**TO DO:**
Return, exactly as written, the run of lines that begins at the line containing "collection = clear_scene()" and ends at the line containing "its back up.". Nothing outside that run belongs in the answer.

**SUPPLIED DATA:**

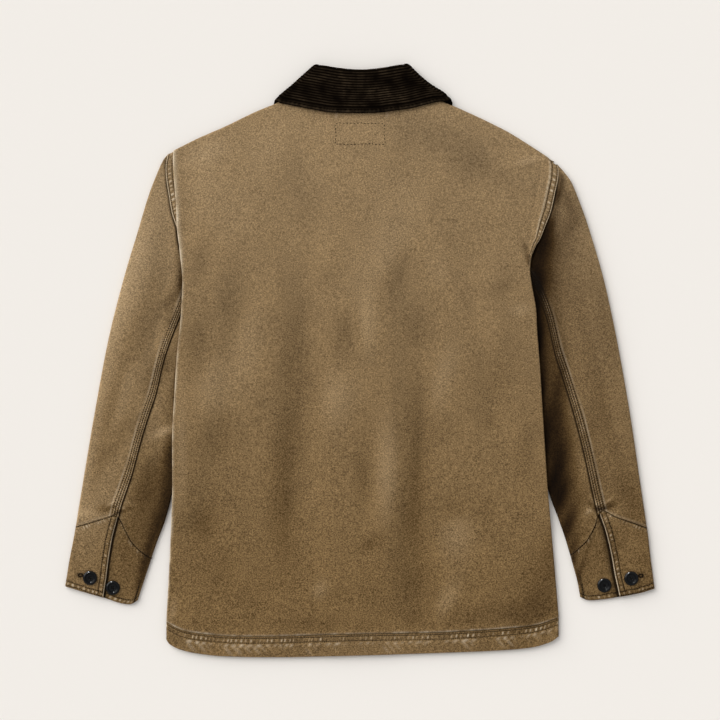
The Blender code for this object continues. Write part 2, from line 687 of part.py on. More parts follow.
    def cuff_turns(self, share):
        """Columns of the cuff: from under the slit's overlap round to the slit's edge."""
        share = np.broadcast_to(share, (24,)) if np.ndim(share) == 0 else share
        pace = self.turn_per_mm(share)
        slit = np.interp(share, self.shares, self.slit_turn)
        under = slit + UNDERLAP * pace
        index = np.arange(24)
        up = 1.0 + (under - 1.0) * np.interp(index, (0, 5), (1, 0))
        low = np.interp(index, (5, 8, 11), (1, 0, -1))
        flat = np.interp(index, (11, CUFF_TURNS_UNDER), (-1, -2))
        outer = np.interp(index, (CUFF_TURNS_UNDER, 20), (-2, -4))
        over = -4.0 + (slit - 6.0 + 4.0) * np.interp(index, (20, 23), (0, 1))
        turn = np.where(index < 5, up, np.where(index < 11, low, flat))
        return np.where(index < CUFF_TURNS_UNDER, turn, np.where(index < 20, outer, over))

    def make(self):
        """Upper sleeve, under sleeve, felled seam and cuff."""
        self.panel("upper_sleeve", self.upper_turns)
        self.panel("under_sleeve", self.under_turns)
        self.make_strip()
        self.make_cuff()

    def make_strip(self):
        """The felled seam's fold: the panels' own points, moved out."""
        end = self.cuff_share(self.strip_turns, SEAM_GAP)
        down = np.linspace(0, 1, SLEEVE_ROWS)[:, None] ** 1.25
        share = 0.02 + (np.minimum(end, end[1]) - 0.02) * down
        turn = np.array([self.strip_turns(row) for row in share])
        points = self.at(share, turn)
        points[..., 2] += STRIP_GAP + FELL_FOLD
        name = f"{self.side}_felled_seam"
        cloth(name, "canvas", points, self.collection, FELL_FOLD, self.flip())

    def make_cuff(self):
        """The cuff: one band round the wrist whose overlap lies above its underlap."""
        start = self.cuff_share(self.cuff_turns, -SEAM_GAP)
        down = np.linspace(0, 1, 5)[:, None]
        share = start + (1.0 - start) * down
        turn = np.array([self.cuff_turns(row) for row in share])
        over = np.arange(24) >= CUFF_TURNS_UNDER
        height = np.broadcast_to(np.where(over, CUFF_HEIGHT, TUCKED_HEIGHT), turn.shape)
        points = self.at(share, turn, height)
        name = f"{self.side}_cuff"
        cloth(name, "cuff canvas", points, self.collection, CUFF_FOLD, self.flip(True))


def half_circle(start, end, outward, steps):
    """Points on the half circle that joins the end points of two layers, one over the other."""
    middle, radius = (start + end) / 2, (start[..., 2] - end[..., 2]) / 2
    points = []
    for angle in np.linspace(math.pi / 2, -math.pi / 2, steps + 2)[1:-1]:
        share = (1 - math.sin(angle)) / 2
        point = start + (end - start) * share
        point = point + outward * (radius * math.cos(angle))[..., None]
        point[..., 2] = middle[..., 2] + radius * math.sin(angle)
        points.append(point)
    return np.stack(points, axis=1)


class Collar:
    """A turned-down collar: its fall over the back, its leaves under the fronts.

    Columns run along the collar from the left leaf's front edge over the back to the
    right leaf's. Rows run from the neck side over the fold to the outer edge.
    """

    BACK_COUNT = 9
    LEAF_COUNT = 3
    SIDE_STEPS = 3

    def __init__(self, collection):
        self.collection = collection
        fold, edge = Edge(COLLAR_FOLD, by_width=True), Edge(COLLAR_EDGE, by_width=True)
        left = Edge([fold.line[0], (fold.line[0] + edge.line[0]) / 2, edge.line[0]])
        right = Edge([fold.line[-1], (fold.line[-1] + edge.line[-1]) / 2, edge.line[-1]])
        self.back = Patch(fold, edge, left, right)
        self.sides = {-1: left, 1: right}
        self.leaves = {sign: self.leaf(sign) for sign in (-1, 1)}

    def leaf(self, sign):
        """The leaf's outline: its top is the fold, its first edge the collar's side."""
        side = self.sides[sign]
        corner, tip = side.line[0], side.line[-1]
        point, end = np.array(COLLAR_POINT), np.array(LEAF_END)
        fold = [corner, (sign * LEAF_FOLD[1][1], LEAF_FOLD[1][2]), end * (sign, 1)]
        edge = [tip, (tip + point * (sign, 1)) / 2 - (0, 3), point * (sign, 1)]
        front = [end * (sign, 1), (end + point) / 2 * (sign, 1), point * (sign, 1)]
        return Patch(Edge(fold), Edge(edge), side, Edge(front))

    def outward(self, sign):
        """Direction out of the collar's side edge."""
        side = self.sides[sign]
        run = side.line[-1] - side.line[0]
        out = np.array((-run[1], run[0])) * sign
        return np.append(out / np.hypot(*out), 0.0)

    def shell(self, rows, inset, top_raise, leaf_height, roll_rows):
        """Points of one layer: fold rows first, then the rows down the fall.

        inset is how far the layer lies inside the collar's side, top_raise its height
        over the back, and leaf_height its height in the leaves.
        """
        left, right = [], []
        near = inset + (top_raise + BACK_AT_NECK - leaf_height) / 2
        rolls = np.radians(np.linspace(-90, 90, roll_rows, endpoint=False)) if roll_rows else []
        back_roll, leaf_roll = (top_raise + LAYER) / 2, (COLLAR_LIFT + LAYER) / 2
        turned = np.array([1 - math.cos(angle) for angle in rolls])
        back_down = np.concatenate([turned * back_roll, back_roll + rows * (FALL_DEPTH - back_roll)])
        leaf_down = np.concatenate([turned * leaf_roll, leaf_roll + rows * (LEAF_DEPTH - leaf_roll)])
        fall = np.concatenate([1 - np.sin(rolls), np.zeros(len(rows))])
        width = FALL_TOP_WIDTH + FALL_SPREAD * back_down / FALL_DEPTH
        margin = (near / SIDE_SLOPE / width)[:, None]
        across = margin + (1 - 2 * margin) * np.linspace(0, 1, self.BACK_COUNT)
        places = self.back.at(across, (back_down / FALL_DEPTH)[:, None])
        height = back_height(places) + top_raise - (fall * back_roll)[:, None]
        back = np.dstack([places, height])
        leaf_across = np.linspace(near / LEAF_LENGTH, 1, self.LEAF_COUNT)
        for sign, store in ((-1, left), (1, right)):
            spots = self.leaves[sign].at(leaf_across[None, :], (leaf_down / LEAF_DEPTH)[:, None])
            turned_up = (fall / 2)[:, None]
            level = leaf_height + turned_up * (lift(spots) + LAYER - 2 * leaf_height)
            leaf = np.dstack([spots, level])
            top_end = back[:, 0] if sign < 0 else back[:, -1]
            out = self.outward(sign)
            store.extend([leaf, half_circle(top_end, leaf[:, 0], out, self.SIDE_STEPS)])
        return np.concatenate([left[0][:, ::-1], left[1][:, ::-1], back, right[1], right[0]], axis=1)

    def make_upper(self):
        """The corduroy layer: the wales stand out of its wall on the fall and the sides."""
        rows = np.linspace(0, 1, 2 * WALE_COUNT + 1)
        rise = COLLAR_GAP + UNDER_CORD + STRIP_GAP + CORDUROY
        points = self.shell(rows, 0.0, rise, 0.0, 6)
        wale = np.concatenate([np.zeros(6), (1 - np.cos(np.arange(len(rows)) * math.pi)) / 2])
        raised = np.zeros(points.shape[:2]) + (wale * WALE_HEIGHT)[:, None]
        leaf = self.LEAF_COUNT + self.SIDE_STEPS // 2 + 1
        raised[:, :leaf] = 0.0
        raised[:, -leaf:] = 0.0
        raised[-1] = 0.0
        cloth("upper_collar", "corduroy", points, self.collection, CORDUROY, True, raised)

    def make_under(self):
        """The layer inside the fold of the fall."""
        inset = CORDUROY + STRIP_GAP
        rows = np.linspace(0.045, 0.985, 6)
        rise = COLLAR_GAP + UNDER_CORD
        points = self.shell(rows, inset, rise, inset, 0)
        cloth("under_collar", "corduroy", points, self.collection, UNDER_CORD, True)

    def make_stand(self):
        """The band between the neck seam and the fold, in one piece round the neck."""
        rows = np.linspace(0, 1, 3)[:, None]
        half = np.linspace(-1, 1, self.BACK_COUNT)
        upper = self.back.top.at(0.5 + half * 0.42) - (0, STAND_BELOW_FOLD)
        neck = Edge(BACK_TOP, by_width=True)
        reach = neck.line[-1, 0] - neck.line[0, 0]
        lower = neck.at((half * STAND_NECK_HALF - neck.line[0, 0]) / reach) + (0, 2 * SEAM_GAP)
        places = upper[None] + (lower - upper)[None] * rows[..., None]
        back = np.dstack([places, back_height(places)])
        fronts = {}
        for sign in (-1, 1):
            table = FRONT_LEFT_TOP if sign < 0 else FRONT_RIGHT_TOP
            inside = (-sign * 4.5 * SEAM_GAP, 2 * SEAM_GAP)
            seam = Edge(table[7:11]).at(np.linspace(0.06, 1, 5)) + inside
            inset = np.array(STAND_FRONT_INSET) * (sign, -1)
            fold = self.leaves[sign].top.at(np.linspace(0.15, 1, 5)) + inset
            spots = fold[None] + (seam - fold)[None] * rows[..., None]
            front = np.dstack([spots, lift(spots)])
            end = back[:, 0] if sign < 0 else back[:, -1]
            out = self.outward(sign)
            fronts[sign] = (front, half_circle(end, front[:, 0], out, 3))
        parts = [fronts[-1][0][:, ::-1], fronts[-1][1][:, ::-1], back, fronts[1][1], fronts[1][0]]
        points = np.concatenate(parts, axis=1)
        cloth("collar_stand", "corduroy", points, self.collection, CANVAS, True)


def button_mesh(profile):
    """A turned button with four holes, worked out once for all that share it."""
    build = bmesh.new()
    points = [build.verts.new((radius * MM, 0.0, height * MM)) for radius, height in profile]
    for upper, lower in zip(points, points[1:]):
        build.edges.new((upper, lower))
    mesh = bpy.data.meshes.new("button_profile")
    build.to_mesh(mesh)
    build.free()
    turned = bpy.data.objects.new("button_profile", mesh)
    bpy.context.scene.collection.objects.link(turned)
    screw = turned.modifiers.new("turn", "SCREW")
    screw.steps = screw.render_steps = BUTTON_STEPS
    screw.use_merge_vertices = True
    screw.merge_threshold = 0.00001
    holes = bmesh.new()
    for quarter in range(4):
        angle = math.radians(45 + 90 * quarter)
        place = [math.cos(angle), math.sin(angle)]
        hole = bmesh.ops.create_cone(
            holes, cap_ends=True, segments=6, radius1=BUTTON_HOLE_RADIUS * MM,
            radius2=BUTTON_HOLE_RADIUS * MM, depth=4 * BUTTON_THICKNESS * MM)
        shift = [BUTTON_HOLE_PLACE * MM * part for part in place] + [0.0]
        bmesh.ops.translate(holes, verts=hole["verts"], vec=shift)
    hole_mesh = bpy.data.meshes.new("button_holes")
    holes.to_mesh(hole_mesh)
    holes.free()
    cutter = bpy.data.objects.new("button_holes", hole_mesh)
    bpy.context.scene.collection.objects.link(cutter)
    cut = turned.modifiers.new("holes", "BOOLEAN")
    cut.operation = "DIFFERENCE"
    cut.object = cutter
    bpy.context.view_layer.update()
    graph = bpy.context.evaluated_depsgraph_get()
    made = bpy.data.meshes.new_from_object(turned.evaluated_get(graph))
    bpy.data.objects.remove(turned)
    bpy.data.objects.remove(cutter)
    return made


def place_button(name, mesh, place, face_down, collection):
    """One button, flat on its back, or with its rim on the surface."""
    button = bpy.data.objects.new(name, mesh.copy())
    button.data.materials.clear()
    button.data.materials.append(finish_for(name, "button"))
    button.data.shade_smooth()
    button.data.set_sharp_from_angle(angle=math.radians(40))
    button.location = [value * MM for value in place]
    if face_down:
        button.rotation_euler = (math.pi, 0.0, 0.0)
    collection.objects.link(button)


def make_buttons(collection):
    """Two buttons on each cuff, and the row that closes the front."""
    mesh, plain = button_mesh(BUTTON_PROFILE), button_mesh(PLAIN_PROFILE)
    for side in SLEEVES:
        fastened, spare = SLEEVES[side]["buttons"]
        on_overlap = (*fastened, CUFF_HEIGHT + STRIP_GAP)
        on_underlap = (*spare, TUCKED_HEIGHT + STRIP_GAP)
        place_button(f"{side}_cuff_button", mesh, on_overlap, False, collection)
        place_button(f"{side}_cuff_button_spare", mesh, on_underlap, False, collection)
    for number, height in enumerate(FRONT_BUTTON_HEIGHTS, start=1):
        place = (0.0, height, float(lift(np.array((0.0, height)))) - STRIP_GAP)
        place_button(f"front_button_{number}", plain, place, True, collection)


def main():
    """Builds the coat, piece by piece."""
    collection = clear_scene()
    make_back(collection)
    for side in SLEEVES:
        make_front(side, collection)
    for side in SLEEVES:
        Sleeve(side, collection).make()
    collar = Collar(collection)
    collar.make_upper()
    collar.make_under()
    collar.make_stand()
    make_buttons(collection)


main()
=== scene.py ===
"""The looks of a canvas barn coat that lies flat on its front, its back up.

Every piece of cloth is a sheet of points worked out with numpy on the form of its CAD
solid, with the creases, puckers and seams that a washed coat has. The tables are in
millimetres, seen from above: x to the right, y towards the collar, z up. The finished
meshes are in metres.
"""

import logging
import math
from dataclasses import dataclass, field
from enum import Enum
from typing import Callable

import bpy
import numpy as np
from numpy.typing import NDArray
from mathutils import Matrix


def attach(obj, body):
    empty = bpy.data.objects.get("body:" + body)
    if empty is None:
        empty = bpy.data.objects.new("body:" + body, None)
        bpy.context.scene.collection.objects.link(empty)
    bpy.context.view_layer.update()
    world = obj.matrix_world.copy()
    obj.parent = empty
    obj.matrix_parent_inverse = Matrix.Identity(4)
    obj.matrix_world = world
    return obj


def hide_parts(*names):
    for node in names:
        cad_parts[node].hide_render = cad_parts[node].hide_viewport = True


Points = NDArray[np.float64]
Row = tuple[float, ...]
Piece = bpy.types.Object
Material = bpy.types.Material
Socket = bpy.types.NodeSocket
LOG = logging.getLogger("barn_coat")
MM = 0.001

# Heights of the layers, as the solids have them
LAYER = 1.5
SHOULDER_HEIGHT, TUCKED_HEIGHT, CUFF_HEIGHT = 6.4, 4.6, 6.8
SLEEVE_LIFT, COLLAR_LIFT, PLACKET_LIFT, PLACKET_STEP, LAYER_ROOM = 6.4, 3.5, 3.3, 2.6, 1.8
SEAM_GAP, ROLL_SEAM, PLACKET_HALF = 0.6, 0.9, 22.0
SLEEVE_ROOM, ARMPIT_HEIGHT, ARMPIT_RAMP = 64.0, 212.0, 105.0
WRIST_HEIGHT, WRIST_RAMP = -268.0, 62.0
NECK_MIDDLE, LEAF_REACH, LEAF_RAMP = 350.0, 208.0, 64.0
PLACKET_REACH, PLACKET_RAMP, PLACKET_END, PLACKET_END_RAMP = 82.0, 48.0, -360.0, 60.0
STEP_REACH, STEP_TOP, STEP_RAMP = 80.0, 345.0, 40.0
NECK_POINT, NECK_RAMP = 92.0, 30.0
SHOULDER_ROLL, SHOULDER_SLOPE = SHOULDER_HEIGHT / 2, 0.9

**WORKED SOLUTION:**
    collection = clear_scene()
    make_back(collection)
    for side in SLEEVES:
        make_front(side, collection)
    for side in SLEEVES:
        Sleeve(side, collection).make()
    collar = Collar(collection)
    collar.make_upper()
    collar.make_under()
    collar.make_stand()
    make_buttons(collection)


main()
=== scene.py ===
"""The looks of a canvas barn coat that lies flat on its front, its back up.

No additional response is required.